Raja: Yeah, my parents have never really expressed any sort of homophobia. It was really more my worry about the reaction to my coming out and being that among their peers and their reaction to it. I worried about that and I kept it secret for my family’s sake, but they always knew. I just never really shared. Over the 20 years I’ve been doing this, our relationship now is very open and they’re very supportive of it. And they love it. There’s a lot of perks to being related to Raja. (laughs)

ALIVE: Like what?

Raja: Well, you know, if we’re at a local mall or in Orange County, people recognize me and give us special favors; we get through the line quicker at Cheesecake Factory and we get that little extra, or that little extra gift with purchase when we’re at a makeup counter (laughs). They think it’s great. My niece just turned 12 this year and I just started to talk to her more about it. I showed her some pictures of me and I showed her some Google images. She thinks it’s fantastic—her uncle is a beautiful woman. My nieces are awesome. It’s nice to be able to share it with them.

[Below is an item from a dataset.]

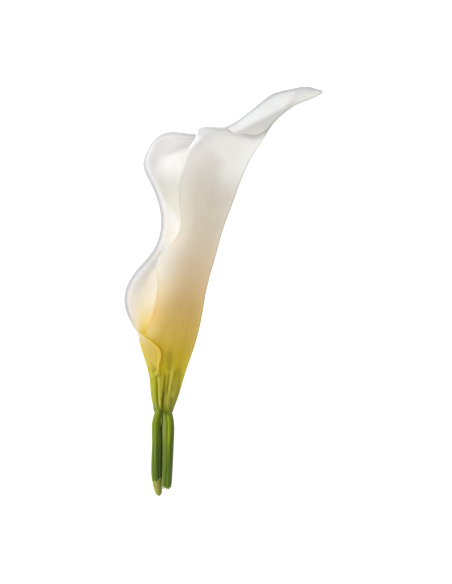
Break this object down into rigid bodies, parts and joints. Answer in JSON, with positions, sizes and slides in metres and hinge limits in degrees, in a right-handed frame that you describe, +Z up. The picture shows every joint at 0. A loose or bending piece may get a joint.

ALIVE: Do you have a beauty tip to share?

Raja: Um, moisturize. I was watching the Golden Globes the other night and Jacqueline Bisset was up there accepting an award, and she was just doing this weird rambling and sounded sort of like this crazy person. But she had this one bit of great advice—a beauty tip—that I’m applying to my life; she said that forgiveness was the best beauty tip that she could give. To stay young and beautiful is to forgive.